**GIVEN EXERCISE**: In the entries below, find the line containing "color(cork_colour) translate([0, 0, cork_z])" and the line containing "from mathutils import Matrix, Vector". Copy those two lines and everything between them exactly, and only that.

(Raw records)
____________________

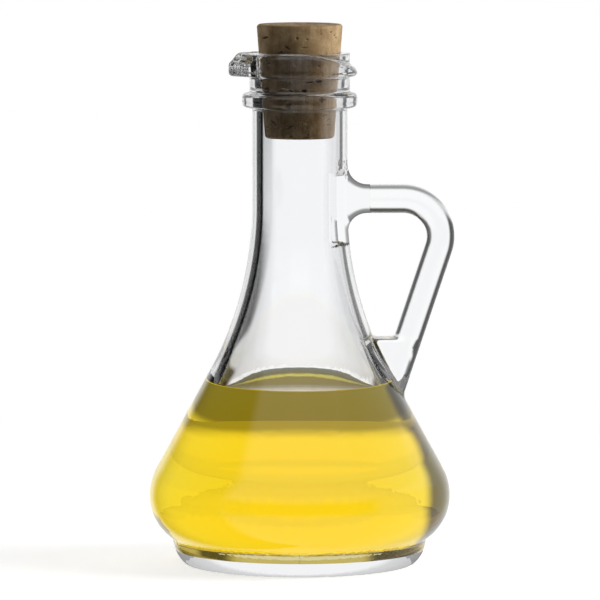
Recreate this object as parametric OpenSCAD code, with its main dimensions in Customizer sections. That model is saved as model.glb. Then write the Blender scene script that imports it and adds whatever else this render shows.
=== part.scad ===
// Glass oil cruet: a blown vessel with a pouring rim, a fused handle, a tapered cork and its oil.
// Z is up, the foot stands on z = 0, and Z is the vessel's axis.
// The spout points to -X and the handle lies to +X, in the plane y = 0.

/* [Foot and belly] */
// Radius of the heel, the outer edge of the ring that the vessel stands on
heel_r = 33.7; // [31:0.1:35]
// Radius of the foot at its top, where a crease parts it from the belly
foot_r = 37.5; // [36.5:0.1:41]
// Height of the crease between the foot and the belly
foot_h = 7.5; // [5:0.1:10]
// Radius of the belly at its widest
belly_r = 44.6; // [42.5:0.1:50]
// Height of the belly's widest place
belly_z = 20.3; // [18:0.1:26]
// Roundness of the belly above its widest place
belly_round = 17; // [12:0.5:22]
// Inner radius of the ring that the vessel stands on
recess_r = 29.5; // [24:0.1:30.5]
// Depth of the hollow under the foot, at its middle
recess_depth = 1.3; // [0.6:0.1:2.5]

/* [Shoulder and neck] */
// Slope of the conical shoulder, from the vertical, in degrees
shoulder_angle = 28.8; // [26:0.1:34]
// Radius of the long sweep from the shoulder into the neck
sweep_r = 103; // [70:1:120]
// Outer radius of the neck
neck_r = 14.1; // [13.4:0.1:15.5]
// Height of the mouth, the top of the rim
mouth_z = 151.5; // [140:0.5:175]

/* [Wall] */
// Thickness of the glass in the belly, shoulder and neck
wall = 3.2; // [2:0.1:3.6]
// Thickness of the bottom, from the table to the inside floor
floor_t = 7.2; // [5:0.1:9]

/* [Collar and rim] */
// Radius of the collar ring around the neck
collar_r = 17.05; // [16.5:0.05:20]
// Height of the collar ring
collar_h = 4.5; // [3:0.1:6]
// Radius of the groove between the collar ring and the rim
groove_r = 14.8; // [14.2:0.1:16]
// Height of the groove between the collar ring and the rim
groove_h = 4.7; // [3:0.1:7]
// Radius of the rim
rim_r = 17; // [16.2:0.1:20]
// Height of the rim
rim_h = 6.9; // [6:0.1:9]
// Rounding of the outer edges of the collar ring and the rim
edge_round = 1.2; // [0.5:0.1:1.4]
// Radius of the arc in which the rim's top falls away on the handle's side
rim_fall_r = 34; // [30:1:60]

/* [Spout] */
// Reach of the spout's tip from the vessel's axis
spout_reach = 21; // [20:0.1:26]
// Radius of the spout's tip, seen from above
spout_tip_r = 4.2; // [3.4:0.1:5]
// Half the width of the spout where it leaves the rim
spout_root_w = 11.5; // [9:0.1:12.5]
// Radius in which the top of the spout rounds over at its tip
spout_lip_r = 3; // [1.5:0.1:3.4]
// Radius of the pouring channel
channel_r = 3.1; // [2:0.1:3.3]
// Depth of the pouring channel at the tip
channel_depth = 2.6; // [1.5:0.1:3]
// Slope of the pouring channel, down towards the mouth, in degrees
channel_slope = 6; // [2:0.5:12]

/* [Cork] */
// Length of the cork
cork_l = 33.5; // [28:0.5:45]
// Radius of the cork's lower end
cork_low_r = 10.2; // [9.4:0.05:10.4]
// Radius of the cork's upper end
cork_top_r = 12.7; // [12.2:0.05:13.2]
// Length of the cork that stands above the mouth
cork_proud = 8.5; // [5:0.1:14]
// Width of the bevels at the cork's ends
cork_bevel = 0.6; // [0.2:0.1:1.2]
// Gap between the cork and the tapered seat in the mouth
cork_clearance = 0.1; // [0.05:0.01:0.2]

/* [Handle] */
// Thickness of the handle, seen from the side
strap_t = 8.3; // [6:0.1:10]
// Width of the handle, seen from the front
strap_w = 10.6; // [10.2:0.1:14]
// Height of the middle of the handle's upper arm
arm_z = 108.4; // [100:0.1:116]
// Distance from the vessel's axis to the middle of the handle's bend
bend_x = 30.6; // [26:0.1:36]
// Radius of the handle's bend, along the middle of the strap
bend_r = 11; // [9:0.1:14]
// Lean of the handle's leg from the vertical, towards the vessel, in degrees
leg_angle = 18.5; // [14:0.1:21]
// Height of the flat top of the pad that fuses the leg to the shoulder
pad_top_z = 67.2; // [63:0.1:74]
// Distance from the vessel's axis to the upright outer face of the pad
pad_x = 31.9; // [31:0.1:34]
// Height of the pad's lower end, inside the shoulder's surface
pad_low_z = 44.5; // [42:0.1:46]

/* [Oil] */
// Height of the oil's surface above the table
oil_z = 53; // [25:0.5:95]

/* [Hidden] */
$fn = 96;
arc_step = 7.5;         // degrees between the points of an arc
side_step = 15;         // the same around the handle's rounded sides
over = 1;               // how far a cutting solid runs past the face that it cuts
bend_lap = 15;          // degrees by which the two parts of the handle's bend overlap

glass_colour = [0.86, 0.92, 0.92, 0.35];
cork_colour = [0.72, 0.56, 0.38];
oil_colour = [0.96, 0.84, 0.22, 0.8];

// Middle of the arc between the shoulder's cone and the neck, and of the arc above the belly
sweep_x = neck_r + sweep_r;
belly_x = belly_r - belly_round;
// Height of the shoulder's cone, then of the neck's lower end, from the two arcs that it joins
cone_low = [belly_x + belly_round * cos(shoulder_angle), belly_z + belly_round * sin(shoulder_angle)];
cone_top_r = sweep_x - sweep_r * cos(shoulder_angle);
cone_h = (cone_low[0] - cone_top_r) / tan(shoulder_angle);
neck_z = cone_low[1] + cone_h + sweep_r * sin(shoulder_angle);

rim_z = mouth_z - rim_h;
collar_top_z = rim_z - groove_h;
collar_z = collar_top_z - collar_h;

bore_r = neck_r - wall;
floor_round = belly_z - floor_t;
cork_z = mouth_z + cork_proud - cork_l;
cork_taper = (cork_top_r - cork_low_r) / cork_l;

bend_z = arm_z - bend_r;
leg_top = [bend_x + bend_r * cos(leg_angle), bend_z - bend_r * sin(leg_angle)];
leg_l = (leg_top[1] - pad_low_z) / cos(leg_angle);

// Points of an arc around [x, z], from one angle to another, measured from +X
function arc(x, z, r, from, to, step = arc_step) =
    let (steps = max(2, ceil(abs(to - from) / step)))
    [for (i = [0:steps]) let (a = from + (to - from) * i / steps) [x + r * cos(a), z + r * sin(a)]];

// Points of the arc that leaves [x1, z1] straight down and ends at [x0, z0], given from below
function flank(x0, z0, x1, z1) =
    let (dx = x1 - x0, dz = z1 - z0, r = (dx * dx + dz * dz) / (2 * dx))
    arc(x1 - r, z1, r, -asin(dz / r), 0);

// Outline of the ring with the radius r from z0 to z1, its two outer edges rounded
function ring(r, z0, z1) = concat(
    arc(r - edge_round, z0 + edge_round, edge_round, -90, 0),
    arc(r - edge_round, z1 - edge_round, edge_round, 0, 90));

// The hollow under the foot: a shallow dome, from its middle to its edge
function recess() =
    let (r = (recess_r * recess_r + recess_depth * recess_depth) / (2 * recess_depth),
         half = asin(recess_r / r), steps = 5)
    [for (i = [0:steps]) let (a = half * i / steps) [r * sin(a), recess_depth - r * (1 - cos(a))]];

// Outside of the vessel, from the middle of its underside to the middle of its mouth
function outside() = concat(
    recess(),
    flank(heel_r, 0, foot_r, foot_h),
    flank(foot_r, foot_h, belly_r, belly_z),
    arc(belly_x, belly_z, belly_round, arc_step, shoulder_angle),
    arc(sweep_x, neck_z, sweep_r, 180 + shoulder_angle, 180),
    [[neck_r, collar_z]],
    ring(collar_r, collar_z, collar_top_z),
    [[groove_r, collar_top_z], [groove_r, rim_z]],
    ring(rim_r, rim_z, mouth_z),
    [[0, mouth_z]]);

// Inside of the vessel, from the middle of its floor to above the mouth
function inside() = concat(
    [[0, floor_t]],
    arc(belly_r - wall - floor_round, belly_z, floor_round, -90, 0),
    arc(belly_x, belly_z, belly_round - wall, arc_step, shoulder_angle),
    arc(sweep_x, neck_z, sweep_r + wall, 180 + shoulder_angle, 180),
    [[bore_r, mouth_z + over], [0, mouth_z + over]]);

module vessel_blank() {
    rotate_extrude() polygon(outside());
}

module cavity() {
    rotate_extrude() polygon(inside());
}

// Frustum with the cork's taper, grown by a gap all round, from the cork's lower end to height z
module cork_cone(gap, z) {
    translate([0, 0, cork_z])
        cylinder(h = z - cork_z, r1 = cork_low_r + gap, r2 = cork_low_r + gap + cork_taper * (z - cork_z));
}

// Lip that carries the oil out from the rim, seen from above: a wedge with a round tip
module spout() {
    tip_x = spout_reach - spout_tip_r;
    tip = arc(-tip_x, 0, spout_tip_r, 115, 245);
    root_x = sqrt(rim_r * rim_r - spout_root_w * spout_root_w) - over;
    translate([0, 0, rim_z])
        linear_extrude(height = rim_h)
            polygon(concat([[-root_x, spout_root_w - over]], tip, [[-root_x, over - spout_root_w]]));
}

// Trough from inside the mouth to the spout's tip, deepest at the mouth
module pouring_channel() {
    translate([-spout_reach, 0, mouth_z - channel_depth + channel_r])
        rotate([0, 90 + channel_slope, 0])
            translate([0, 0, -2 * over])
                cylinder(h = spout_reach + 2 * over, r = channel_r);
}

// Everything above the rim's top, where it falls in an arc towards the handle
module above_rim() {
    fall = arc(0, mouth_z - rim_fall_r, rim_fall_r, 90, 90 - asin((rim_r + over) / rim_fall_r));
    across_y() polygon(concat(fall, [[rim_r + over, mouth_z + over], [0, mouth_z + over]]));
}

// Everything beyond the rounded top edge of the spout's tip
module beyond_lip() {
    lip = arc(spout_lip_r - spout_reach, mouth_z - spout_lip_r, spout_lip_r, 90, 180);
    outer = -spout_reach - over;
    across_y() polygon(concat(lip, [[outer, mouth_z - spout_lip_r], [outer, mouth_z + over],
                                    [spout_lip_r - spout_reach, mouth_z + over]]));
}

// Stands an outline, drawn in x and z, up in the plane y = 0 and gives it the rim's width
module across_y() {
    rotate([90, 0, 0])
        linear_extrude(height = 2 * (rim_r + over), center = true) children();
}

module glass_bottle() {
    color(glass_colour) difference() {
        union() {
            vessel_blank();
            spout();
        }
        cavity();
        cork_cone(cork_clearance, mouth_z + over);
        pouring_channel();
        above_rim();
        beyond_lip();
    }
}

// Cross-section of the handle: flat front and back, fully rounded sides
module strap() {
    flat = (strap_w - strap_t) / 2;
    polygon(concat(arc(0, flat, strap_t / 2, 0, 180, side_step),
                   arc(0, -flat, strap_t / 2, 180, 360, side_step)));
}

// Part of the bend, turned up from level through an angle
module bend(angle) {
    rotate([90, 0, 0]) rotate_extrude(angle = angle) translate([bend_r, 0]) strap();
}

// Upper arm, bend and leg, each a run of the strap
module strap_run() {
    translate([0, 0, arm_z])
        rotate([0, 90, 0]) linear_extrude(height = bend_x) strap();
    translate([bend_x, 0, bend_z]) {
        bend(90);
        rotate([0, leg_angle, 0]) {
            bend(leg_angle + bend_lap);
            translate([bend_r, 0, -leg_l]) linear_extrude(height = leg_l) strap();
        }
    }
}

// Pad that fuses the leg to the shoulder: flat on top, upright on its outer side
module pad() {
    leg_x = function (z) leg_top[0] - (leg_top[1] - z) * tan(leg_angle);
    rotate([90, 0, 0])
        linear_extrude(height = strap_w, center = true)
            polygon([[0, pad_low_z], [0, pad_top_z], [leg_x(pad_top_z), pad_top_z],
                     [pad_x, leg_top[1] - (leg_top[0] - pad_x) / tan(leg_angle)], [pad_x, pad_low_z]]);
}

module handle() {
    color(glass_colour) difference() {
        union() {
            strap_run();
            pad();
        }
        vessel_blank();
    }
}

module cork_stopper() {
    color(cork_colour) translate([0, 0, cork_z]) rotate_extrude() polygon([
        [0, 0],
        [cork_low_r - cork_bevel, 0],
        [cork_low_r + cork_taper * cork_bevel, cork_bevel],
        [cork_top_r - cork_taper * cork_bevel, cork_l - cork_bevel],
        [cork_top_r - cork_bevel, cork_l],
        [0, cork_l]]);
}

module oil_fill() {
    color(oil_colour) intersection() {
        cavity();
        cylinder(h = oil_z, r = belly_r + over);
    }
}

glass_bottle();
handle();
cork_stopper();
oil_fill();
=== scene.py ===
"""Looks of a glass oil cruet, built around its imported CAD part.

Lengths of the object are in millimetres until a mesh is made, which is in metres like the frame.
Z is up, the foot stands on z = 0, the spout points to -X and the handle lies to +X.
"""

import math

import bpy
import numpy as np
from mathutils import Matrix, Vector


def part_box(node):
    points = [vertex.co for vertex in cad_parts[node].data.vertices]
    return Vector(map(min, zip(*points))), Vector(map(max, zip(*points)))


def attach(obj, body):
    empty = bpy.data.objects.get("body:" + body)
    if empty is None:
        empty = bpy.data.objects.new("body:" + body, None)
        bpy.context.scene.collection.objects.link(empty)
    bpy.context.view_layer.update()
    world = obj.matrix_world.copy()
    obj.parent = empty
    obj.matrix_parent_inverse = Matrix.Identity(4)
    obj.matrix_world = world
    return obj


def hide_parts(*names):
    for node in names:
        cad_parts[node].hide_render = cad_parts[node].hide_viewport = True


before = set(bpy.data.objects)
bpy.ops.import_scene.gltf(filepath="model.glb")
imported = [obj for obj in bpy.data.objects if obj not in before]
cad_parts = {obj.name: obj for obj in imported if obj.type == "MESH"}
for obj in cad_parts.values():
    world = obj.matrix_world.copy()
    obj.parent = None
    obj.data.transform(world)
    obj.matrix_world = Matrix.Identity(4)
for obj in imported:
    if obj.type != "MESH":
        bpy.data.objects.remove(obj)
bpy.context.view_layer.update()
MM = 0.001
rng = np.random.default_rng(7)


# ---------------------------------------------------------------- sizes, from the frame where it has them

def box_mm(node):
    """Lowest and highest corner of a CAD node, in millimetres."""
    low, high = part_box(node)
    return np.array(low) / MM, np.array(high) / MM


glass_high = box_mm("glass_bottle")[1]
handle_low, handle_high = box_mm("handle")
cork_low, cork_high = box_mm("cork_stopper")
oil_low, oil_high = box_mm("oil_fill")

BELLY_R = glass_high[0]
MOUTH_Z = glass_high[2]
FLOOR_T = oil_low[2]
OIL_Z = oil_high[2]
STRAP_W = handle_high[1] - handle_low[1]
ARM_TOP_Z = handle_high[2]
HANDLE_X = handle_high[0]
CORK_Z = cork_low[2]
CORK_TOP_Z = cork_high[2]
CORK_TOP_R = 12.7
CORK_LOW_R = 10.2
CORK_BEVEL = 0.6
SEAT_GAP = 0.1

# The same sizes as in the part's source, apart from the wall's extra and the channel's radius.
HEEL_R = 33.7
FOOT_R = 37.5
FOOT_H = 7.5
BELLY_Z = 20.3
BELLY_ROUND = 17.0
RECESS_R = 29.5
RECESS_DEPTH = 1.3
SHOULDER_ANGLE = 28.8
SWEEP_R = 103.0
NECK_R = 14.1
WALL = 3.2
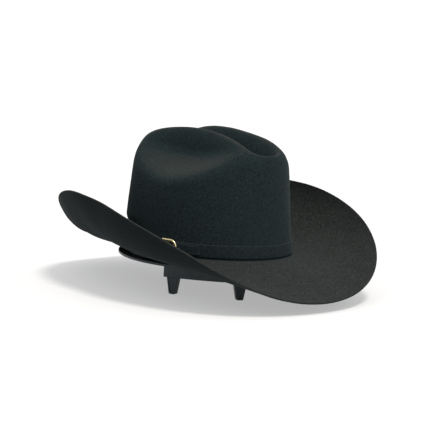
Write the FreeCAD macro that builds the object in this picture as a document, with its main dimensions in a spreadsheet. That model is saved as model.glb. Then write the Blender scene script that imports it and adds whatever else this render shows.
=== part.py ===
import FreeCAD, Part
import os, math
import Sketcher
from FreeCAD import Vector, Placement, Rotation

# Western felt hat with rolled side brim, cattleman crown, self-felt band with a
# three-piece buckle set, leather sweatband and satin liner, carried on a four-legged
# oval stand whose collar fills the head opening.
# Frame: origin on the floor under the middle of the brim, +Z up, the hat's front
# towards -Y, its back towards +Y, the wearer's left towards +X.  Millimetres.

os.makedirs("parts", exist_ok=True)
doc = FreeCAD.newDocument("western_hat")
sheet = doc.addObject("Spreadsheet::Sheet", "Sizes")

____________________

**THE RESULT**:
    color(cork_colour) translate([0, 0, cork_z]) rotate_extrude() polygon([
        [0, 0],
        [cork_low_r - cork_bevel, 0],
        [cork_low_r + cork_taper * cork_bevel, cork_bevel],
        [cork_top_r - cork_taper * cork_bevel, cork_l - cork_bevel],
        [cork_top_r - cork_bevel, cork_l],
        [0, cork_l]]);
}

module oil_fill() {
    color(oil_colour) intersection() {
        cavity();
        cylinder(h = oil_z, r = belly_r + over);
    }
}

glass_bottle();
handle();
cork_stopper();
oil_fill();
=== scene.py ===
"""Looks of a glass oil cruet, built around its imported CAD part.

Lengths of the object are in millimetres until a mesh is made, which is in metres like the frame.
Z is up, the foot stands on z = 0, the spout points to -X and the handle lies to +X.
"""

import math

import bpy
import numpy as np
from mathutils import Matrix, Vector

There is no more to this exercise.